Chronopoulou, Alexandra (director of research)

Feng, Liming (chair)

Sirignano, Justin A (member)

Sreenivas, Ramavarapu S (member)

Financial Engineering

Fractional Stochastic Volatility Models: Approximation, Calibration and Hedging

The area of modeling stochastic volatility using continuous time models has a long history and is always an interesting and vibrant area in financial mathematics, where the dynamics of the stock is a diffusion driven by Brownian motion and the dynamic of the volatility is associated with a diffusion driven also by another Brownian motion, instead of a fixed constant as in Black-Scholes model. However recent works have pointed out that there are some observations that the semimartinagale or Markovian models cannot explain, for example volatility persistence or the roughness of the sample paths of volatilities. And that is when the fractional stochastic volatility models are introduced. Our work about fractional stochastic volatility models mainly covers three different directions: hedging, calibration and approximation.

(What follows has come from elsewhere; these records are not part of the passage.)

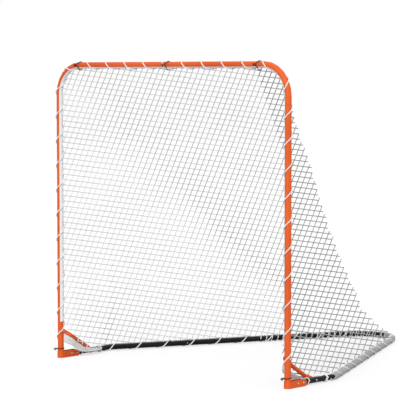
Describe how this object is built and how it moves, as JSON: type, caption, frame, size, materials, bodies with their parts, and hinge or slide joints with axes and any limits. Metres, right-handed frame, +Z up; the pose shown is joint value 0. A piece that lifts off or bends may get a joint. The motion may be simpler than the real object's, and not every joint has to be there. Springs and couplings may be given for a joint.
{
  "type": "folding lacrosse goal",
  "caption": "Folding lacrosse goal: a square orange tube mouth, a black V-shaped ground base that tips up on bolted feet, short braces, and a white laced net",
  "frame": {"origin": "on the ground, under the centre of the goal's bounding box", "axes": "+Y runs from the mouth back to the apex of the base, +X is to the right of someone facing the mouth, +Z is up"},
  "size_m": [1.9136, 2.1728, 1.8714],
  "materials": {
    "frame_paint": "glossy orange powder coat",
    "base_paint": "glossy black powder coat",
    "zinc_hardware": "bright zinc plating",
    "lacing_cord": "white braided cord",
    "webbing": "white woven webbing",
    "netting": "white knotted twine",
    "bungee_ball": "satin black plastic",
    "bungee_cord": "black braided elastic cord"
  },
  "bodies": {
    "mouth": {"brace_top_bolt_left": "zinc_hardware", "brace_top_bolt_right": "zinc_hardware", "bungee_crossbar_left_ball": "bungee_ball", "bungee_crossbar_left_cord": "bungee_cord", "bungee_crossbar_middle_ball": "bungee_ball", "bungee_crossbar_middle_cord": "bungee_cord", "bungee_crossbar_right_ball": "bungee_ball", "bungee_crossbar_right_cord": "bungee_cord", "bungee_post_left_ball": "bungee_ball", "bungee_post_left_cord": "bungee_cord", "bungee_post_right_ball": "bungee_ball", "bungee_post_right_cord": "bungee_cord", "corner_elbow_left": "frame_paint", "corner_elbow_right": "frame_paint", "crossbar_left": "frame_paint", "crossbar_middle_screw": "zinc_hardware", "crossbar_right": "frame_paint", "elbow_crossbar_screw_left": "zinc_hardware", "elbow_crossbar_screw_right": "zinc_hardware", "elbow_post_screw_left": "zinc_hardware", "elbow_post_screw_right": "zinc_hardware", "foot_bracket_left": "frame_paint", "foot_bracket_right": "frame_paint", "front_lacing": "lacing_cord", "front_tape": "webbing", "lock_bolt_left": "zinc_hardware", "lock_bolt_right": "zinc_hardware", "net_rear": "netting", "net_side_left": "netting", "net_side_right": "netting", "pivot_bolt_left": "zinc_hardware", "pivot_bolt_right": "zinc_hardware", "post_lower_left": "frame_paint", "post_lower_right": "frame_paint", "post_screw_left": "zinc_hardware", "post_screw_right": "zinc_hardware", "post_upper_left": "frame_paint", "post_upper_right": "frame_paint"},
    "base": {"base_apex": "base_paint", "base_apex_screw_left": "zinc_hardware", "base_apex_screw_right": "zinc_hardware", "base_front_left": "base_paint", "base_front_right": "base_paint", "base_front_screw_left": "zinc_hardware", "base_front_screw_right": "zinc_hardware", "base_lacing_left": "lacing_cord", "base_lacing_right": "lacing_cord", "base_rear_left": "base_paint", "base_rear_right": "base_paint", "base_tape_left": "webbing", "base_tape_right": "webbing", "brace_foot_bolt_left": "zinc_hardware", "brace_foot_bolt_right": "zinc_hardware"},
    "brace_left": {"brace_left": "frame_paint"},
    "brace_right": {"brace_right": "frame_paint"}
  },
  "joints": [
    {"name": "base_fold", "type": "hinge", "parent": "mouth", "child": "base", "pos_m": [0, -0.9518, 0.0225], "axis": [1, 0, 0], "range_deg": [0, 88], "deforming": ["net_rear", "net_side_left", "net_side_right"]},
    {"name": "brace_left_swing", "type": "hinge", "parent": "mouth", "child": "brace_left", "pos_m": [-0.9335, -1.0268, 0.171], "axis": [1, 0, 0], "range_deg": [0, 129]},
    {"name": "brace_right_swing", "type": "hinge", "parent": "mouth", "child": "brace_right", "pos_m": [0.9335, -1.0268, 0.171], "axis": [1, 0, 0], "range_deg": [0, 129]}
  ]
}
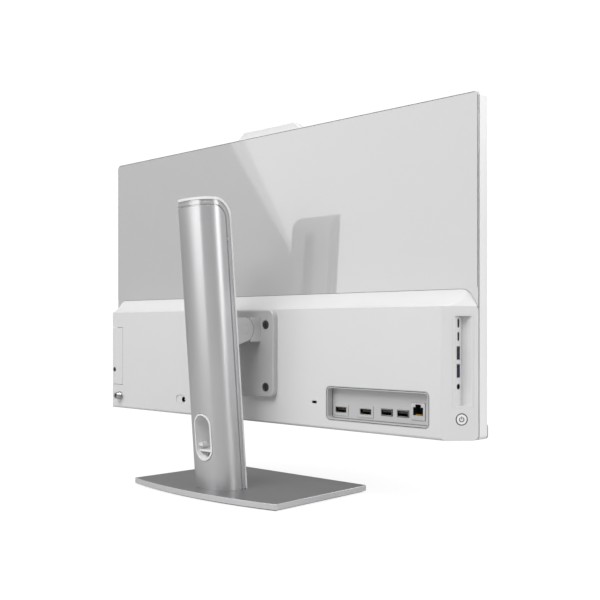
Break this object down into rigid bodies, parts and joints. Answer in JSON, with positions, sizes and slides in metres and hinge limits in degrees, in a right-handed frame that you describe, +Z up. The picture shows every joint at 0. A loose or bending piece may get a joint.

First in our work, we propose a delta-hedging strategy for a long memory stochastic volatility model (LMSV). This is a model in which the volatility is driven by a fractional Ornstein-Uhlenbeck process with Hurst Index H greater than 1/2. We need to notice that perfect hedging cannot be achieved in the stochastic volatility framework and it is the same with the non-Markovian fractional volatility framework, and thus we can only study imperfect delta-hedging strategy. We first proved the existence of this strategy by establishing the differentiability of the option price with respect to the underlying asset price. We also compute the so-called hedging bias, i.e. the difference between the Black-Scholes Delta and the LMSV Delta, and we determine when a European-type option is over-hedged or under-hedged.

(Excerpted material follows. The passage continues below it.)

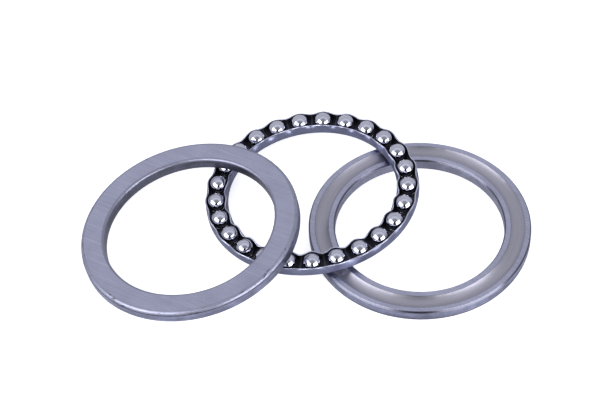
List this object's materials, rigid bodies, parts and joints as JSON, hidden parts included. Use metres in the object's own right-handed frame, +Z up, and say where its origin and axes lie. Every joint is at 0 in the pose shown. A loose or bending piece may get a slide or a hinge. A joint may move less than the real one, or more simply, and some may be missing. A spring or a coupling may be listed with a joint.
{
  "type": "thrust ball bearing",
  "caption": "Single-direction thrust ball bearing laid out in three loose units: grooved shaft washer, ball-and-cage ring, and flat-backed housing washer.",
  "frame": {"origin": "centre of the shaft washer's back face, on the surface that the bearing lies on", "axes": "+Z up along the shaft washer's axis; +X is opposite to the side on which the housing washer lies"},
  "size_m": [0.2129, 0.1273, 0.0212],
  "materials": {
    "washer_steel": "ground hardened steel, fine straight grinding lines on the flat faces, polished rounded edges and groove",
    "cage_steel": "pressed sheet steel, satin outside, dark inside the channel",
    "ball_steel": "mirror-polished hardened steel"
  },
  "bodies": {
    "housing_washer": {"housing_washer": "washer_steel"},
    "shaft_washer": {"shaft_washer": "washer_steel"},
    "cage": {"cage": "cage_steel"},
    "ball_01": {"ball_01": "ball_steel"},
    "ball_02": {"ball_02": "ball_steel"},
    "ball_03": {"ball_03": "ball_steel"},
    "ball_04": {"ball_04": "ball_steel"},
    "ball_05": {"ball_05": "ball_steel"},
    "ball_06": {"ball_06": "ball_steel"},
    "ball_07": {"ball_07": "ball_steel"},
    "ball_08": {"ball_08": "ball_steel"},
    "ball_09": {"ball_09": "ball_steel"},
    "ball_10": {"ball_10": "ball_steel"},
    "ball_11": {"ball_11": "ball_steel"},
    "ball_12": {"ball_12": "ball_steel"},
    "ball_13": {"ball_13": "ball_steel"},
    "ball_14": {"ball_14": "ball_steel"},
    "ball_15": {"ball_15": "ball_steel"},
    "ball_16": {"ball_16": "ball_steel"},
    "ball_17": {"ball_17": "ball_steel"},
    "ball_18": {"ball_18": "ball_steel"},
    "ball_19": {"ball_19": "ball_steel"},
    "ball_20": {"ball_20": "ball_steel"},
    "ball_21": {"ball_21": "ball_steel"},
    "ball_22": {"ball_22": "ball_steel"},
    "ball_23": {"ball_23": "ball_steel"},
    "ball_24": {"ball_24": "ball_steel"},
    "ball_25": {"ball_25": "ball_steel"}
  },
  "joints": [
    {"name": "shaft_washer_spin", "type": "hinge", "parent": "housing_washer", "child": "shaft_washer", "pos_m": [0, 0, 0.00322], "axis": [0, 0, 1], "continuous": true},
    {"name": "cage_spin", "type": "hinge", "parent": "housing_washer", "child": "cage", "pos_m": [-0.0498, 0.0232, 0.0088], "axis": [-0.0869, 0.0405, 0.9954], "continuous": true},
    {"name": "ball_01_roll", "type": "hinge", "parent": "cage", "child": "ball_01", "pos_m": [-0.08393, 0.05412, 0.00456], "axis": [-0.738, 0.6686, -0.0916], "continuous": true},
    {"name": "ball_02_roll", "type": "hinge", "parent": "cage", "child": "ball_02", "pos_m": [-0.07516, 0.06169, 0.00502], "axis": [-0.5484, 0.8322, -0.0817], "continuous": true},
    {"name": "ball_03_roll", "type": "hinge", "parent": "cage", "child": "ball_03", "pos_m": [-0.0648, 0.06684, 0.00571], "axis": [-0.3243, 0.9436, -0.0667], "continuous": true},
    {"name": "ball_04_roll", "type": "hinge", "parent": "cage", "child": "ball_04", "pos_m": [-0.05349, 0.06925, 0.0066], "axis": [-0.0799, 0.9957, -0.0475], "continuous": true},
    {"name": "ball_05_roll", "type": "hinge", "parent": "cage", "child": "ball_05", "pos_m": [-0.04196, 0.06877, 0.00763], "axis": [0.1696, 0.9852, -0.0253], "continuous": true},
    {"name": "ball_06_roll", "type": "hinge", "parent": "cage", "child": "ball_06", "pos_m": [-0.03091, 0.06542, 0.00873], "axis": [0.4084, 0.9128, -0.0015], "continuous": true},
    {"name": "ball_07_roll", "type": "hinge", "parent": "cage", "child": "ball_07", "pos_m": [-0.02105, 0.05942, 0.00983], "axis": [0.6215, 0.7831, 0.0224], "continuous": true},
    {"name": "ball_08_roll", "type": "hinge", "parent": "cage", "child": "ball_08", "pos_m": [-0.013, 0.05114, 0.01087], "axis": [0.7956, 0.6041, 0.0448], "continuous": true},
    {"name": "ball_09_roll", "type": "hinge", "parent": "cage", "child": "ball_09", "pos_m": [-0.00726, 0.04111, 0.01178], "axis": [0.9197, 0.3872, 0.0645], "continuous": true},
    {"name": "ball_10_roll", "type": "hinge", "parent": "cage", "child": "ball_10", "pos_m": [-0.0042, 0.02995, 0.0125], "axis": [0.986, 0.146, 0.0801], "continuous": true},
    {"name": "ball_11_roll", "type": "hinge", "parent": "cage", "child": "ball_11", "pos_m": [-0.00399, 0.01837, 0.01299], "axis": [0.9904, -0.1044, 0.0907], "continuous": true},
    {"name": "ball_12_roll", "type": "hinge", "parent": "cage", "child": "ball_12", "pos_m": [-0.00667, 0.00709, 0.01322], "axis": [0.9325, -0.3483, 0.0956], "continuous": true},
    {"name": "ball_13_roll", "type": "hinge", "parent": "cage", "child": "ball_13", "pos_m": [-0.01206, -0.00317, 0.01317], "axis": [0.816, -0.5702, 0.0944], "continuous": true},
    {"name": "ball_14_roll", "type": "hinge", "parent": "cage", "child": "ball_14", "pos_m": [-0.01982, -0.01178, 0.01284], "axis": [0.6483, -0.7564, 0.0874], "continuous": true},
    {"name": "ball_15_roll", "type": "hinge", "parent": "cage", "child": "ball_15", "pos_m": [-0.02946, -0.01819, 0.01226], "axis": [0.4398, -0.895, 0.0748], "continuous": true},
    {"name": "ball_16_roll", "type": "hinge", "parent": "cage", "child": "ball_16", "pos_m": [-0.04038, -0.022, 0.01146], "axis": [0.2037, -0.9773, 0.0575], "continuous": true},
    {"name": "ball_17_roll", "type": "hinge", "parent": "cage", "child": "ball_17", "pos_m": [-0.05189, -0.02297, 0.01049], "axis": [-0.0452, -0.9983, 0.0367], "continuous": true},
    {"name": "ball_18_roll", "type": "hinge", "parent": "cage", "child": "ball_18", "pos_m": [-0.06327, -0.02104, 0.00942], "axis": [-0.2913, -0.9565, 0.0135], "continuous": true},
    {"name": "ball_19_roll", "type": "hinge", "parent": "cage", "child": "ball_19", "pos_m": [-0.07381, -0.01633, 0.00831], "axis": [-0.5191, -0.8547, -0.0105], "continuous": true},
    {"name": "ball_20_roll", "type": "hinge", "parent": "cage", "child": "ball_20", "pos_m": [-0.08283, -0.00913, 0.00723], "axis": [-0.7142, -0.6991, -0.0339], "continuous": true},
    {"name": "ball_21_roll", "type": "hinge", "parent": "cage", "child": "ball_21", "pos_m": [-0.08978, 0.00009, 0.00625], "axis": [-0.8645, -0.4996, -0.0551], "continuous": true},
    {"name": "ball_22_roll", "type": "hinge", "parent": "cage", "child": "ball_22", "pos_m": [-0.09422, 0.01077, 0.00543], "axis": [-0.9605, -0.2687, -0.0729], "continuous": true},
    {"name": "ball_23_roll", "type": "hinge", "parent": "cage", "child": "ball_23", "pos_m": [-0.09587, 0.02223, 0.00482], "axis": [-0.9961, -0.0209, -0.0861], "continuous": true},
    {"name": "ball_24_roll", "type": "hinge", "parent": "cage", "child": "ball_24", "pos_m": [-0.09462, 0.03375, 0.00446], "axis": [-0.9691, 0.2281, -0.0939], "continuous": true},
    {"name": "ball_25_roll", "type": "hinge", "parent": "cage", "child": "ball_25", "pos_m": [-0.09056, 0.04461, 0.00437], "axis": [-0.8812, 0.4629, -0.0957], "continuous": true}
  ],
  "couplings": [
    {"joint": "cage_spin", "follows": "shaft_washer_spin", "ratio": 0.5},
    {"joint": "ball_01_roll", "follows": "shaft_washer_spin", "ratio": 5.2972},
    {"joint": "ball_02_roll", "follows": "shaft_washer_spin", "ratio": 5.2972},
    {"joint": "ball_03_roll", "follows": "shaft_washer_spin", "ratio": 5.2972},
    {"joint": "ball_04_roll", "follows": "shaft_washer_spin", "ratio": 5.2972},
    {"joint": "ball_05_roll", "follows": "shaft_washer_spin", "ratio": 5.2972},
    {"joint": "ball_06_roll", "follows": "shaft_washer_spin", "ratio": 5.2972},
    {"joint": "ball_07_roll", "follows": "shaft_washer_spin", "ratio": 5.2972},
    {"joint": "ball_08_roll", "follows": "shaft_washer_spin", "ratio": 5.2972},
    {"joint": "ball_09_roll", "follows": "shaft_washer_spin", "ratio": 5.2972},
    {"joint": "ball_10_roll", "follows": "shaft_washer_spin", "ratio": 5.2972},
    {"joint": "ball_11_roll", "follows": "shaft_washer_spin", "ratio": 5.2972},
    {"joint": "ball_12_roll", "follows": "shaft_washer_spin", "ratio": 5.2972},
    {"joint": "ball_13_roll", "follows": "shaft_washer_spin", "ratio": 5.2972},
    {"joint": "ball_14_roll", "follows": "shaft_washer_spin", "ratio": 5.2972},
    {"joint": "ball_15_roll", "follows": "shaft_washer_spin", "ratio": 5.2972},
    {"joint": "ball_16_roll", "follows": "shaft_washer_spin", "ratio": 5.2972},
    {"joint": "ball_17_roll", "follows": "shaft_washer_spin", "ratio": 5.2972},
    {"joint": "ball_18_roll", "follows": "shaft_washer_spin", "ratio": 5.2972},
    {"joint": "ball_19_roll", "follows": "shaft_washer_spin", "ratio": 5.2972},
    {"joint": "ball_20_roll", "follows": "shaft_washer_spin", "ratio": 5.2972},
    {"joint": "ball_21_roll", "follows": "shaft_washer_spin", "ratio": 5.2972},
    {"joint": "ball_22_roll", "follows": "shaft_washer_spin", "ratio": 5.2972},
    {"joint": "ball_23_roll", "follows": "shaft_washer_spin", "ratio": 5.2972},
    {"joint": "ball_24_roll", "follows": "shaft_washer_spin", "ratio": 5.2972},
    {"joint": "ball_25_roll", "follows": "shaft_washer_spin", "ratio": 5.2972}
  ]
}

Second in our work, to address the concern whether roughness can only be observed in the high frequency data, we first propose a new volatility proxy framework using low frequency cumulative option trading entries. Upon that framework we estimate the Hurst Index of the volatility and verify that the volatility exhibits very rough behavior even in the low frequency (daily) settings, which corroborates that roughness should always be taken into consideration when modeling the volatility for option pricing and calibration. In the case of pricing option in the long run we observe that the hurst number varies largely, suggesting the hurst number is a local parameter and is not appropriate to be taken as a constant in the long setting.

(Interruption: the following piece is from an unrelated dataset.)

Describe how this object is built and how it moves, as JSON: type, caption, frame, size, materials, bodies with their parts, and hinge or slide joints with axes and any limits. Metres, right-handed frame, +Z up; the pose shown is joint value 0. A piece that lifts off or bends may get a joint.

Third in our work, we consider the volatility model driven by fractional Ornstein-Unlenbeck process, with Hurst Index H less than 1/2. We propose a point process approximation scheme to both the volatility process and the asset price process, and we first prove a Donsker type theorem for the convergence to fractional Ornstein-Uhlenbeck process, and with that theorem we prove the weak convergence of the scheme to the log-price process. We also take into account the correlation between the volatility and the stock process, which is also termed as leverage effect. This work will be conducted with respect to Skorohod topology and we will not have interpolating term. The result can be generalized to all point process with jumps consisting of bounded random variables.